#### SHORT EXERCISE
Please give the data below again in full, exactly as it stands.

** begin DATA BLOCK **

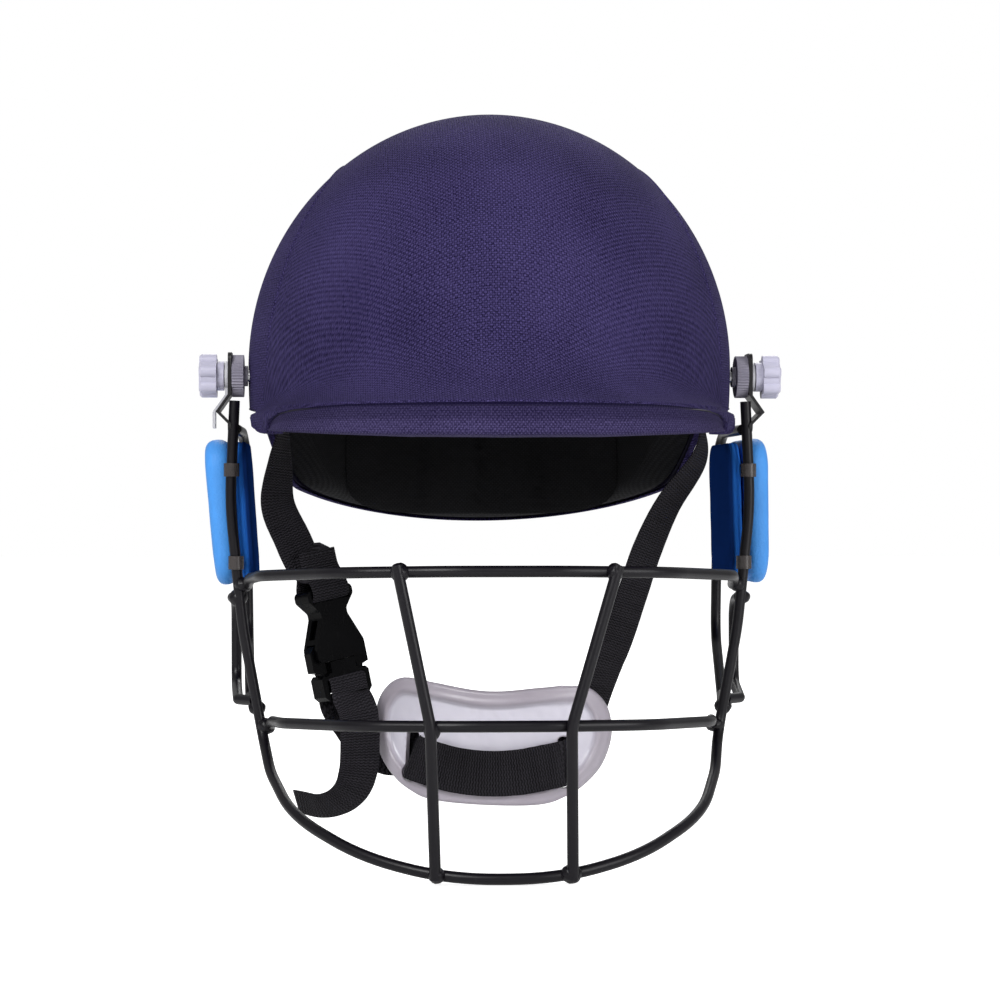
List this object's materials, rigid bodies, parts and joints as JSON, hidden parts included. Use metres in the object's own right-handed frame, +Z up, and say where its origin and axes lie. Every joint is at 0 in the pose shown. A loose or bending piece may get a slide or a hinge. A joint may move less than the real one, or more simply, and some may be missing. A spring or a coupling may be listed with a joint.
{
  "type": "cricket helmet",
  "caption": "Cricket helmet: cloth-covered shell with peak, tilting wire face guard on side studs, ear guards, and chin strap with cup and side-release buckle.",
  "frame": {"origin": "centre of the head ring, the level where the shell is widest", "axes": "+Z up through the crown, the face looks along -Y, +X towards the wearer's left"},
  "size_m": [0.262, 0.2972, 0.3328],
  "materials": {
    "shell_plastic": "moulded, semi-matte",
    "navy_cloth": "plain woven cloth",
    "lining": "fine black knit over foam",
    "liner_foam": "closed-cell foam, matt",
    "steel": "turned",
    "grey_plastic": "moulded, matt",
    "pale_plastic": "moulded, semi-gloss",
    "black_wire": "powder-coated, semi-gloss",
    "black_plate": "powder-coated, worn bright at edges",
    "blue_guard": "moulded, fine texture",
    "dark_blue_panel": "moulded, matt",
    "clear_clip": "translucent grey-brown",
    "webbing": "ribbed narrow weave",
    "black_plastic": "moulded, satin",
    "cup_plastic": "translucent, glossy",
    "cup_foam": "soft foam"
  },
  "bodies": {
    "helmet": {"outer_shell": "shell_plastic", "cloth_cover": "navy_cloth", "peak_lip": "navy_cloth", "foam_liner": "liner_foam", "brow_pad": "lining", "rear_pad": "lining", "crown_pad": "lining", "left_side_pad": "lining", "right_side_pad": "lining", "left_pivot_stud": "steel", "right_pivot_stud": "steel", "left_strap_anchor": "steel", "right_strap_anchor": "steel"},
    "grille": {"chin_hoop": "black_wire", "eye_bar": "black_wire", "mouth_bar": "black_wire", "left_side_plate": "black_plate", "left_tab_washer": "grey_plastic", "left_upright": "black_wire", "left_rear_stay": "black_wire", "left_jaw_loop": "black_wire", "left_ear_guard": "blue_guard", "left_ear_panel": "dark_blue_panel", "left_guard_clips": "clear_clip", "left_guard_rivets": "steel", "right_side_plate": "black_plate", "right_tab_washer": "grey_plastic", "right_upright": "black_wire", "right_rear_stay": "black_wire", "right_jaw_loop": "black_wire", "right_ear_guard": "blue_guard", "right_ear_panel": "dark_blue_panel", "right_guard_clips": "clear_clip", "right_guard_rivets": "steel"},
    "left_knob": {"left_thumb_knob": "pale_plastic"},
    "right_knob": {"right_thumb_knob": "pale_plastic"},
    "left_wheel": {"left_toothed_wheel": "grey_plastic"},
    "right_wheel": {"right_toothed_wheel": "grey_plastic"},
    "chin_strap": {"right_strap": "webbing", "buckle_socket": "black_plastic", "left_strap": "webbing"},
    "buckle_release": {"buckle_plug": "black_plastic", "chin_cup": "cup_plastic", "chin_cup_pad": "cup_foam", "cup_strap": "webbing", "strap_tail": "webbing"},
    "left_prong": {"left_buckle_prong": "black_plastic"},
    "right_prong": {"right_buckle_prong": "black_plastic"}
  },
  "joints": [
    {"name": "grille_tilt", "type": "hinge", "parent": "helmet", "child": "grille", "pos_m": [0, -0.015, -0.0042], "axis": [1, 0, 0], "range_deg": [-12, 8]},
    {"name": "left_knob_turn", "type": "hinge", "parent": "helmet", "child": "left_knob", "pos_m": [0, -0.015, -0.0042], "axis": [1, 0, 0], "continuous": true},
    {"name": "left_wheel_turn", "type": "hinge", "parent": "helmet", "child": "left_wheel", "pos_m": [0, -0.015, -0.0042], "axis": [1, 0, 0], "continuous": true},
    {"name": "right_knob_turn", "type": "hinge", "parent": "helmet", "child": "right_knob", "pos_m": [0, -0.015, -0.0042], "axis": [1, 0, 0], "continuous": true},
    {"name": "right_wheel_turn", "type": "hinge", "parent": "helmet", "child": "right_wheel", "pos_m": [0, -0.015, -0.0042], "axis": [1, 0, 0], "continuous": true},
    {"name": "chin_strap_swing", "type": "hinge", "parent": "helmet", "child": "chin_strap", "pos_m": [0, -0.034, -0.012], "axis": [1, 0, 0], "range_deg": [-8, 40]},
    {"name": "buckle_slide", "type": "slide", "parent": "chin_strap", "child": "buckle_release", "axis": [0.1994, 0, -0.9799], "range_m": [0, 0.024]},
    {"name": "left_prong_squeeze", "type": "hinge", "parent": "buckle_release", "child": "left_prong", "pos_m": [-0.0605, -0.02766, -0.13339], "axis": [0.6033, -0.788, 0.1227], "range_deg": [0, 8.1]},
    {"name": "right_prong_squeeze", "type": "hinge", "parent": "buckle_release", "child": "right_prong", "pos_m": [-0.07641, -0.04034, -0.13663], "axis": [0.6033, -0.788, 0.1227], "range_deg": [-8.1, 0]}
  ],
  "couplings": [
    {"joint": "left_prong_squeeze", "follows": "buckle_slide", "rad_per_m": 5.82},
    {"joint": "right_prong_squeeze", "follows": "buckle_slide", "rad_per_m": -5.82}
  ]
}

** end DATA BLOCK **

#### THE COMPLETED TASK
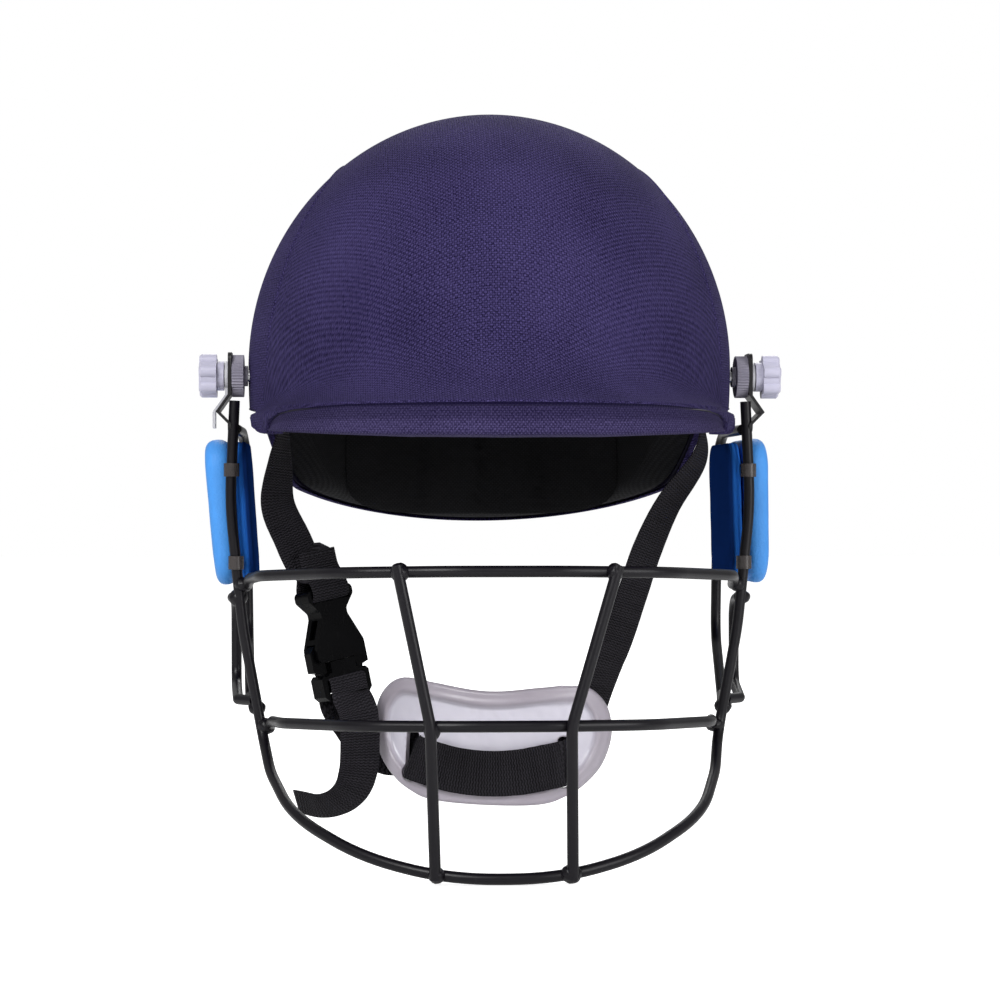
List this object's materials, rigid bodies, parts and joints as JSON, hidden parts included. Use metres in the object's own right-handed frame, +Z up, and say where its origin and axes lie. Every joint is at 0 in the pose shown. A loose or bending piece may get a slide or a hinge. A joint may move less than the real one, or more simply, and some may be missing. A spring or a coupling may be listed with a joint.
{
  "type": "cricket helmet",
  "caption": "Cricket helmet: cloth-covered shell with peak, tilting wire face guard on side studs, ear guards, and chin strap with cup and side-release buckle.",
  "frame": {"origin": "centre of the head ring, the level where the shell is widest", "axes": "+Z up through the crown, the face looks along -Y, +X towards the wearer's left"},
  "size_m": [0.262, 0.2972, 0.3328],
  "materials": {
    "shell_plastic": "moulded, semi-matte",
    "navy_cloth": "plain woven cloth",
    "lining": "fine black knit over foam",
    "liner_foam": "closed-cell foam, matt",
    "steel": "turned",
    "grey_plastic": "moulded, matt",
    "pale_plastic": "moulded, semi-gloss",
    "black_wire": "powder-coated, semi-gloss",
    "black_plate": "powder-coated, worn bright at edges",
    "blue_guard": "moulded, fine texture",
    "dark_blue_panel": "moulded, matt",
    "clear_clip": "translucent grey-brown",
    "webbing": "ribbed narrow weave",
    "black_plastic": "moulded, satin",
    "cup_plastic": "translucent, glossy",
    "cup_foam": "soft foam"
  },
  "bodies": {
    "helmet": {"outer_shell": "shell_plastic", "cloth_cover": "navy_cloth", "peak_lip": "navy_cloth", "foam_liner": "liner_foam", "brow_pad": "lining", "rear_pad": "lining", "crown_pad": "lining", "left_side_pad": "lining", "right_side_pad": "lining", "left_pivot_stud": "steel", "right_pivot_stud": "steel", "left_strap_anchor": "steel", "right_strap_anchor": "steel"},
    "grille": {"chin_hoop": "black_wire", "eye_bar": "black_wire", "mouth_bar": "black_wire", "left_side_plate": "black_plate", "left_tab_washer": "grey_plastic", "left_upright": "black_wire", "left_rear_stay": "black_wire", "left_jaw_loop": "black_wire", "left_ear_guard": "blue_guard", "left_ear_panel": "dark_blue_panel", "left_guard_clips": "clear_clip", "left_guard_rivets": "steel", "right_side_plate": "black_plate", "right_tab_washer": "grey_plastic", "right_upright": "black_wire", "right_rear_stay": "black_wire", "right_jaw_loop": "black_wire", "right_ear_guard": "blue_guard", "right_ear_panel": "dark_blue_panel", "right_guard_clips": "clear_clip", "right_guard_rivets": "steel"},
    "left_knob": {"left_thumb_knob": "pale_plastic"},
    "right_knob": {"right_thumb_knob": "pale_plastic"},
    "left_wheel": {"left_toothed_wheel": "grey_plastic"},
    "right_wheel": {"right_toothed_wheel": "grey_plastic"},
    "chin_strap": {"right_strap": "webbing", "buckle_socket": "black_plastic", "left_strap": "webbing"},
    "buckle_release": {"buckle_plug": "black_plastic", "chin_cup": "cup_plastic", "chin_cup_pad": "cup_foam", "cup_strap": "webbing", "strap_tail": "webbing"},
    "left_prong": {"left_buckle_prong": "black_plastic"},
    "right_prong": {"right_buckle_prong": "black_plastic"}
  },
  "joints": [
    {"name": "grille_tilt", "type": "hinge", "parent": "helmet", "child": "grille", "pos_m": [0, -0.015, -0.0042], "axis": [1, 0, 0], "range_deg": [-12, 8]},
    {"name": "left_knob_turn", "type": "hinge", "parent": "helmet", "child": "left_knob", "pos_m": [0, -0.015, -0.0042], "axis": [1, 0, 0], "continuous": true},
    {"name": "left_wheel_turn", "type": "hinge", "parent": "helmet", "child": "left_wheel", "pos_m": [0, -0.015, -0.0042], "axis": [1, 0, 0], "continuous": true},
    {"name": "right_knob_turn", "type": "hinge", "parent": "helmet", "child": "right_knob", "pos_m": [0, -0.015, -0.0042], "axis": [1, 0, 0], "continuous": true},
    {"name": "right_wheel_turn", "type": "hinge", "parent": "helmet", "child": "right_wheel", "pos_m": [0, -0.015, -0.0042], "axis": [1, 0, 0], "continuous": true},
    {"name": "chin_strap_swing", "type": "hinge", "parent": "helmet", "child": "chin_strap", "pos_m": [0, -0.034, -0.012], "axis": [1, 0, 0], "range_deg": [-8, 40]},
    {"name": "buckle_slide", "type": "slide", "parent": "chin_strap", "child": "buckle_release", "axis": [0.1994, 0, -0.9799], "range_m": [0, 0.024]},
    {"name": "left_prong_squeeze", "type": "hinge", "parent": "buckle_release", "child": "left_prong", "pos_m": [-0.0605, -0.02766, -0.13339], "axis": [0.6033, -0.788, 0.1227], "range_deg": [0, 8.1]},
    {"name": "right_prong_squeeze", "type": "hinge", "parent": "buckle_release", "child": "right_prong", "pos_m": [-0.07641, -0.04034, -0.13663], "axis": [0.6033, -0.788, 0.1227], "range_deg": [-8.1, 0]}
  ],
  "couplings": [
    {"joint": "left_prong_squeeze", "follows": "buckle_slide", "rad_per_m": 5.82},
    {"joint": "right_prong_squeeze", "follows": "buckle_slide", "rad_per_m": -5.82}
  ]
}